By Chloe Fay Campbell

The groundhog was undermining the stables attached to the barn. Daddy was just trying to save the aged structure when he decided to shoot the groundhog. Okay, maybe he had another motive. I was twelve years old and obsessed with the idea of Chloe Campbell, MD. Ever since I was old enough to hold a scalpel without injuring myself, I had been dissecting the occasional dead fish or frog from the pond, and I hugged our first grade teacher, while the rest of the class cringed, when she said we’d be dissecting an earthworm. Mom had even liberated a bottle of Novocaine and a syringe from the hospital where she works so that I could practice numbing different types of fruit. The next step seemed logical: a larger animal, namely, the troublesome groundhog.

Dad’s worktable in the garage became an operating table. Mom had readied all the necessary instruments; I ceremoniously pulled on my rubber gloves and began to work. I started with the forensic investigation, extracting the bullet and examining how it shattered the shoulder on its way to the vital organs. Finally, I was seeing real blood and organs that I had seen on Trauma: ER. As I pored over the groundhog, I was almost able to ignore the smell, but ended up screwing wads of paper towel into my nostrils. I enjoyed the challenge of scalping her, detaching the skull cap, and removing the brain. The skill came in handy in ninth grade when our lab grade depended on performing the same process on a fetal pig. The smell of formaldehyde couldn’t compare, however, to the smell of freshly eaten grass from the groundhog’s taut stomach cavity.
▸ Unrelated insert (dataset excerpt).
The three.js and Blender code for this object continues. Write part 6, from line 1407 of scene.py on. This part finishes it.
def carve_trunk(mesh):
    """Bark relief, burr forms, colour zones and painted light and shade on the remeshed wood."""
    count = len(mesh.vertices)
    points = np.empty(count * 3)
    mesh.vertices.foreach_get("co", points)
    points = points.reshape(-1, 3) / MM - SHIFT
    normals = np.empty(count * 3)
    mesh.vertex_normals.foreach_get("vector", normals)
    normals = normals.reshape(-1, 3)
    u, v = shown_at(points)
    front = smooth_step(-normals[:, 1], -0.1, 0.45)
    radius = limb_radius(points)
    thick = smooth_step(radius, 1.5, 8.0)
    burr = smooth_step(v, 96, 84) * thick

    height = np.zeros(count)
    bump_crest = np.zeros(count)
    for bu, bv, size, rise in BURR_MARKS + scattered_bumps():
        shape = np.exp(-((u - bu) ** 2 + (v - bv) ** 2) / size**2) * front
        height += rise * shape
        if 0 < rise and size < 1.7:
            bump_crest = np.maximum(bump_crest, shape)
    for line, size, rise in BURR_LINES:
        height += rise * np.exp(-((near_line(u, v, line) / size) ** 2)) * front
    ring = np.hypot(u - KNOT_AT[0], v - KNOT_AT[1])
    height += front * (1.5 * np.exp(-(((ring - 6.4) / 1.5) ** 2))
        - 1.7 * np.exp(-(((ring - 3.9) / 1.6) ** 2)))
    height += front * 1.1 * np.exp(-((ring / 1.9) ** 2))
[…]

The surgery was a success, for the surgeon at least. The experience reinforced my desire to be a surgeon for a few more years, but eventually I found subjects that interested me more than science. I no longer need my parents to steal and shoot animals for me to pursue English and psychology. I only require their financial support.
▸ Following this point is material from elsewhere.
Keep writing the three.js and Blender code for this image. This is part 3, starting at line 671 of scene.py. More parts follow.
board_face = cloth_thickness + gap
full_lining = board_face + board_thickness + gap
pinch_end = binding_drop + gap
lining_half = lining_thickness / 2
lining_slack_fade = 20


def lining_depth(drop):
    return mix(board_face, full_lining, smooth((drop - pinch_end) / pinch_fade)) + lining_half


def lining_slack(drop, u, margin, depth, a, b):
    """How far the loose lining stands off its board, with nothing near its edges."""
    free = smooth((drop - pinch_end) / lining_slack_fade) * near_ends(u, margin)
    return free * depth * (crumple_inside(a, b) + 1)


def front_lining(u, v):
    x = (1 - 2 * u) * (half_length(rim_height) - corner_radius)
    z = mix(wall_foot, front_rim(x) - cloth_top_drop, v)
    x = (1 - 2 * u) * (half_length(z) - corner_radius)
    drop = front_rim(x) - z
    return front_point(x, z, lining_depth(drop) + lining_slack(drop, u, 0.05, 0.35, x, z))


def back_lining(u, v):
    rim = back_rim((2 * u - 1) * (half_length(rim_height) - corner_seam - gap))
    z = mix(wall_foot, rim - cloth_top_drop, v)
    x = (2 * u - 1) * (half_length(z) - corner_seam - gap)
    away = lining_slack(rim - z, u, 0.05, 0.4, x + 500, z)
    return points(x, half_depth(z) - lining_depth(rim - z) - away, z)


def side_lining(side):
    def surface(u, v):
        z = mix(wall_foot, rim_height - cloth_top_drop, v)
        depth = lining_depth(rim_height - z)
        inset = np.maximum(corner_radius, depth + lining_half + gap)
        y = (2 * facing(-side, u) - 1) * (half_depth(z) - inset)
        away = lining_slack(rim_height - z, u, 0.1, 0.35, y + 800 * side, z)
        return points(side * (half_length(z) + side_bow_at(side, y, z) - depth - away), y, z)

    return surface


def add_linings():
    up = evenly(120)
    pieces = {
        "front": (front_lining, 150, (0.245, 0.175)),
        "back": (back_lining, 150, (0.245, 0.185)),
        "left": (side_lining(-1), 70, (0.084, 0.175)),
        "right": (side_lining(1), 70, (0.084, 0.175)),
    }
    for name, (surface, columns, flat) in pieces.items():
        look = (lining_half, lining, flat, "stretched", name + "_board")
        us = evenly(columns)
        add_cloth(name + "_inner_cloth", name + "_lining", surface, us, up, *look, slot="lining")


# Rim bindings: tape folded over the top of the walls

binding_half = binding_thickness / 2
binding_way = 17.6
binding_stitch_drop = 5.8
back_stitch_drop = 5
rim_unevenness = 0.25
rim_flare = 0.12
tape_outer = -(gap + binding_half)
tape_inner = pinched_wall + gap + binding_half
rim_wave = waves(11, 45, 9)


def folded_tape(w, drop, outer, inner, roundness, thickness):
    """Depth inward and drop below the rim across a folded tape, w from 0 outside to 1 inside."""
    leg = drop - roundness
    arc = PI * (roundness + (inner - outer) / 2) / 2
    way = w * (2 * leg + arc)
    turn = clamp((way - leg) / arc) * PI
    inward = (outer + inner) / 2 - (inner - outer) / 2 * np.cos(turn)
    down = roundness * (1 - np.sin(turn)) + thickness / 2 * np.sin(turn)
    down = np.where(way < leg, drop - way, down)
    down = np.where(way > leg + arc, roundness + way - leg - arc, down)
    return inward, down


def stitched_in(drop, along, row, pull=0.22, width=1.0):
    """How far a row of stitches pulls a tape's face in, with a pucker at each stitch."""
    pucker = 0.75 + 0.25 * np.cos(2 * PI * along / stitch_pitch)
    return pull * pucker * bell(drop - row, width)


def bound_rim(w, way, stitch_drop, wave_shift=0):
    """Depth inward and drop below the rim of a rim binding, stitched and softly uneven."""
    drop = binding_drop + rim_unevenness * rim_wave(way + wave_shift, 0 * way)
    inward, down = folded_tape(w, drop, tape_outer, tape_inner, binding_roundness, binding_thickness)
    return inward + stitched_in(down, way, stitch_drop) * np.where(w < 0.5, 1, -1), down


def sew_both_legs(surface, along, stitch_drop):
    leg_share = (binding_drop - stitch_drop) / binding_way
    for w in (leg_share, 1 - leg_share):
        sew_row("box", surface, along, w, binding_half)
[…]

I may not be dissecting groundhogs in the garage anymore, but I’m definitely not afraid to completely immerse myself in my subject. I will get my hands dirty and go beyond the required when I am interested. I still have the curiosity of the twelve-year-old who wanted to dissect a groundhog. I’m hesitant to tell my friends about my bloody past hobby but excited to tell them about the sonnet I wrote or how Watership Down relates to Machiavelli’s The Prince. I know that in college I will be able to explore any of my interests with success, so I am looking forward to attacking them and sharpening my mind like a scalpel.